I posted this same thing in the intros, but...
Hello!
I am a 33 year-old stay-at-home-mom. My weight issues started after I had my first child in 1996. Before then, through college, I hung around the 125-130 range. Perhaps a touch overweight, but for my frame type (between med & large) it wasn't too bad. I was usually about an 8 in those years. In the summers I would lose weight due to increased activity, so could get down to around 120. The summer before my senior year I was down to between 115 & 120, and was in a size 6.
The day before my son was born, I weighed 158 lbs. After he was born I was down to 142 and in a size 12. Still not too bad, but I started to gain weight over the years. If I could have just lost that 12-20 lbs back then I may have done okay. By 1999 I was I think up to between 185 & 190.
We had trouble conceiving a second time, and by the time we did in 2003, I was 196. I only gained 8 lbs in my second pregnancy, ending it at 204. Immediately after our daughter's birth I was down to 187. Again, if I could have just continued to lose, I might have made out better, but now the weight has continued to go up.
At the end of Feb. 2006 my husband & I started a healthier eating & exercise regimen. Just mild exercise, but it was still exercise. At the time of starting, I was up to 202.
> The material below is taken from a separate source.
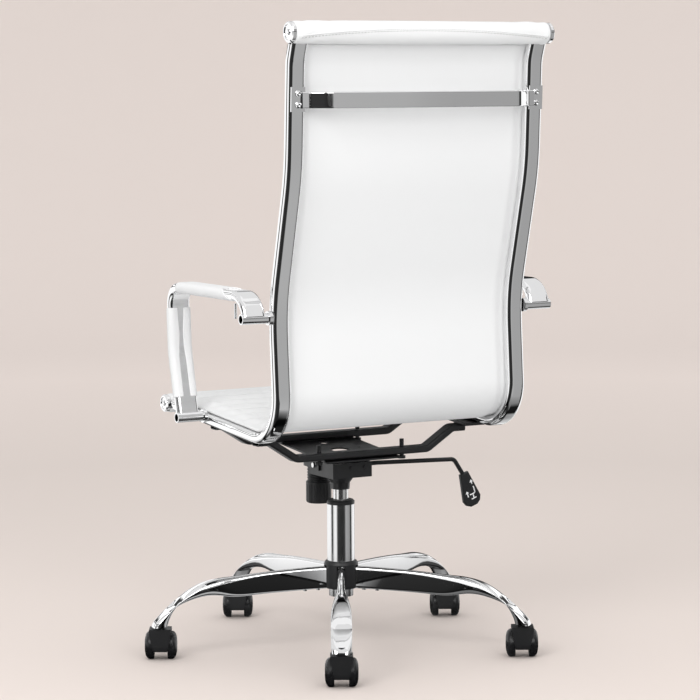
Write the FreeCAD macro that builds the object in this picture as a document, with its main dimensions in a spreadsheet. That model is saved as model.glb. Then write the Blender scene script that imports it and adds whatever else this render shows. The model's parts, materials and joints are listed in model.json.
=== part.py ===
import FreeCAD, Part
import math
import os

import Sketcher

# Swivel office chair with two bent side rails, a one-piece sling, loop arms and a five-leg base.
# Millimetres. Z is up, the chair faces -Y, +X is the sitter's left. The swivel axis is Z and
# the castors stand on Z = 0.

os.makedirs("parts", exist_ok=True)
DOC = FreeCAD.newDocument("swivel_chair")
SHEET = DOC.addObject("Spreadsheet::Sheet", "Dims")

CELLS = {
    # five-leg base
    "star_turn": 29, "leg_step": 72, "stem_circle": 340.6, "caster_trail": 18,
    "sleeve_rad": 22, "sleeve_bore": 19.3, "sleeve_low": 97, "sleeve_top": 150,
    "cover_rad": 30, "cover_wall": 3, "cover_low": 112, "cover_top": 162,
    "leg_slot": 14.4, "leg_rivet_rad": 3.6, "leg_rivet_tall": 2,
    "socket_rad": 9.5, "socket_low": 61, "socket_top": 72, "socket_bore": 6,
    # gas lift
    "outer_rad": 25, "outer_wall_rad": 22.5, "outer_top": 265.5, "outer_step": 163,
    "outer_low": 99, "taper_rad": 19, "taper_bore": 16.5, "plate_thick": 3,
    "bush_top": 273.5, "bush_low": 240, "bush_spigot": 22.2, "bush_bore": 14.3,
    "cyl_rad": 14, "cyl_low": 135, "cyl_top": 332, "cyl_bore": 5.3, "cyl_bore_top": 250,
    "rod_rad": 5, "rod_low": 98, "rod_top": 230, "thrust_rad": 10, "thrust_top": 106,
    "thrust_low": 102.3, "rod_gap": 0.3,
    # tilt mechanism
    "box_half": 40, "box_rear": 45, "box_front": 45, "box_low": 318, "box_top": 345,
    "box_wall": 3, "nose_rad": 28, "nose_low": 326.5, "knob_y": 83, "cone_low": 293,
    "cone_rad_low": 16.5, "cone_rad_top": 21, "cone_bore": 14.2,
    "pivot_y": 20, "pivot_z": 337, "pin_rad": 4.5, "pin_half": 47,
    "boot_rad": 21.2, "boot_low": 290, "boot_wall": 2, "boot_rib": 1.1,
    "knob_rad": 23.5, "knob_low": 257, "knob_top": 297, "knob_wall": 2, "knob_floor": 4,
    "bolt_rad": 4, "bolt_top": 364, "bolt_clear": 5, "washer_rad": 15,
    "button_rad": 5, "button_low": 324.5, "button_top": 338,
    # lever
    "lever_y": 20, "lever_z": 338, "fulcrum_x": 36, "fulcrum_rad": 6.5, "fulcrum_long": 24, "trunnion_rad": 3,
    "lever_rad": 4, "lever_bore": 4.3, "lever_inner": 26, "lever_bend": 229,
    "lever_bend_z": 332.5, "lever_end": 251, "lever_end_z": 299, "lever_bend_rad": 12,
    "paddle_top": 305, "paddle_len": 66, "paddle_thick": 9, "paddle_lean": 20,
    "paddle_narrow": 18, "paddle_wide": 38,
    # top plate and crossbars
    "bar_rear_y": 75, "bar_front_y": 88, "bar_rear_z": 366.5, "bar_rise": 14,
    "bar_tall": 13, "bar_deep": 26, "bar_corner": 4, "bar_flat": 134, "bar_up": 187,
    "bar_lift": 34, "front_flat": 146, "front_up": 196, "front_lift": 31.5, "bar_reach": 212, "bar_bend": 16,
    "strip_x": 218, "strip_wide": 40, "strip_thick": 5, "strip_rear": 112, "strip_front": 118,
    "bar_bore_deep": 23, "bar_bore_tall": 10, "bar_bore_corner": 2.5, "plate_half": 76, "plate_rear": 90,
    "plate_front": 106, "plate_gauge": 3, "hole_rad": 18, "hole_y": 2,
    "ear_gap": 40.5, "ear_thick": 3, "ear_half": 16, "ear_low": 328,
    "stud_x": 85, "stud_rad": 4, "stud_up": 14, "nut_rad": 7, "nut_tall": 5,
    # side rails: corners of the centre line, front to top
    "rail_x": 235, "rail_wide": 35, "rail_thick": 19, "rail_corner": 9.4,
    "rail_bore_wide": 31.8, "rail_bore_thick": 15.8, "rail_bore_corner": 7.8,
    "front_y": 201.4, "front_z": 445, "bend_y": 224.7, "bend_z": 412.2,
    "lumbar_y": 209.3, "lumbar_z": 648.3, "upper_y": 268.2, "upper_z": 877.5,
    "neck_y": 277.6, "neck_z": 1065, "head_y": 294.6, "head_z": 1110.7,
    "bend_rad": 76, "lumbar_rad": 330, "upper_rad": 400, "neck_rad": 70,
    # sling and rolls
    "sling_half": 245.5, "sling_thick": 12, "sling_set": 16, "head_rad": 20, "front_rad": 18,
    "roll_half": 250, "roll_tube": 11, "roll_tube_bore": 9, "roll_fit": 0.5, "cap_thick": 9,
    "cap_gap": 2, "slot_wide": 36, "slot_thick": 20,
    # back brace
    "brace_z": 1000, "brace_tall": 28, "brace_thick": 6, "brace_corner": 2.6,
    "brace_end_x": 228, "brace_end_y": 288, "brace_turn_x": 200, "brace_turn_y": 309,
    "brace_mid_y": 321, "brace_drop": 3, "tab_wide": 26, "tab_tall": 41, "tab_thick": 3.2,
    "tab_lean": 2.86, "screw_gap": 9.5, "screw_rad": 5.4, "screw_tall": 4,
    # arms
    "arm_x": 286, "arm_wide": 42, "arm_thick": 16, "arm_corner": 7.8,
    "arm_bore_wide": 39, "arm_bore_thick": 13, "arm_bore_corner": 6.3,
    "sleeve_wide": 45.6, "sleeve_thick": 20, "sleeve_corner": 9.6, "sleeve_bore_wide": 42.6,
    "sleeve_bore_thick": 16.6, "sleeve_bore_corner": 8.1,
    "arm_rear_y": 217.1, "arm_rear_z": 633.9, "arm_top_y": 203.2, "arm_top_z": 669,
    "arm_fore_y": 76.8, "arm_mid_y": 71, "arm_mid_z": 555, "arm_low_y": 43.5,
    "arm_low_z": 443, "arm_rear_rad": 44.9, "arm_fore_rad": 30, "arm_mid_rad": 200,
    "pad_front": 42, "pad_rear": 150, "upright_top_y": 74.9, "upright_top_z": 631,
    "upright_low_y": 50.9, "upright_low_z": 473,
    "mount_rad": 9, "mount_bore": 6.8, "mount_in": 252.6, "mount_out": 309,
    "mount_rear_y": 214.5, "mount_rear_z": 631.5, "mount_front_y": 40,
    "mount_front_z": 438.5, "collar_rad": 12, "collar_wide": 6,
    "pull_y": 166, "pull_top": 655, "pull_long": 26, "pull_rad": 2.6,
    # castors
    "wheel_rad": 25, "wheel_in": 12.6, "wheel_out": 28.8, "wheel_bore": 4.3,
    "axle_rad": 4, "axle_half": 26, "web_half": 10.6,
    "web_rad": 22, "hood_in": 25.6, "hood_out": 28.6, "hood_half_top": 19.5,
    "hood_half_low": 12.5, "hood_low": 17, "hood_front": 11.4, "hood_top": 58, "neck_boss_rad": 9,
    "neck_low": 44, "neck_top": 59.6, "stem_rad": 5.5, "stem_top": 71,
}
ROW = {name: index + 1 for index, name in enumerate(CELLS)}
for cell_name, cell_value in CELLS.items():
    SHEET.set("A%d" % ROW[cell_name], cell_name)
    SHEET.set("B%d" % ROW[cell_name], str(cell_value))
    SHEET.setAlias("B%d" % ROW[cell_name], cell_name)
DOC.recompute()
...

Then in April 2006, I had gotten down to about 194. Then I learned that I was expecting again after an OB/GYN visit due to extreme bouts of pain and some other symptoms. At first I was elated, but the negative symptoms continued. A week later I learned why, and that is because the baby was in my left tube and the tube had ruptured. I had to have emergency surgery and ended up with a large incision and a rather lengthy recovery time (for me).
Whenever I calculated the time of conception, I realized it coincided pretty well with when we started our healthy regimen. That discouraged me because I didn't know if the weight loss (only about 2.5 lbs a week) was due to our healthy living or being pregnant and not knowing it.
Between the emotions following the loss of the baby, the physical recovery, and then the discouragement about how the weight loss occurred, I wasn't ready to start anything again until the end of this March. By that time there were moments when the scale read 210. I knew I had to do something. I might not have a tiny frame, but that is still WAY too much.
Here is where I am having problems. Last year, I was following a modified Eating for Life thing (didn't follow the Body for Life exercise regimen, but exercised). I never felt deprived or hungry. I always felt that we were doing healthy things, and the idea of a "free day" was a comfort. It really felt like something I could stick to
But this year, I was sucked in by the wonderful reports from those who have used South Beach. While for the longest time I thought I couldn't manage low-carb, reports of up to 14 lbs lost in the first two weeks made me think maybe I could.
I first started on March 30 at 208 lbs, and only made it until April 2. I was sick of nothing but eggs for breakfast and salads for lunch. I was tired of all the time I had to spend in the kitchen, between preparing the foods and cleaning up, and all the money I had to spend. And I missed fruit. And it was before Easter, probably not the best time to start. So we decided to wait until April 16. I started again on April 16, back at 208 lbs, and made it this time until April 20, ending at about 205 lbs. I had even modified things so that I was eating SB Phase 1 foods, but not exactly what was in the 2 week plan in the book. But I got to the 20th and really wanted pizza for dinner, and that's what we had.
In this time, I had also been looking at "You: On a Diet" which seemed very nutritionally sound, and like something I could stick with easier. So I started that this past Monday, April 23. Only problem--I started to gain weight back! That discouraged me right away, so I quit that.
So now I don't know what to do. I'm still tempted to try South Beach once again to jump start things, but I feel I'm jumping all over the place here. I wonder if starting Eating for Life again would make a difference. It seemed like such a liveable plan. With the others, you have to cut so very many things out and you pretty much shouldn't make mistakes, because the weight comes right back on.
I have about 85 lbs to lose. That's a lot. It has piled on over the course of about 10 years or so, but I don't want to take 10 years to lose it. Every year my husband & I talk about how we want to lose weight by his family reunion in July, but we never do. A friend of mine is also getting married at the end of July. I am enough of a realist to know that it would be very risky to try to lose everything in just a couple months. But it does seem that about a 2 lb a week loss would be reasonable, and would start to make me feel better, too.
I just really need support here. I don't know what is going to work for me!!


you are really going to find lots of support and great friends!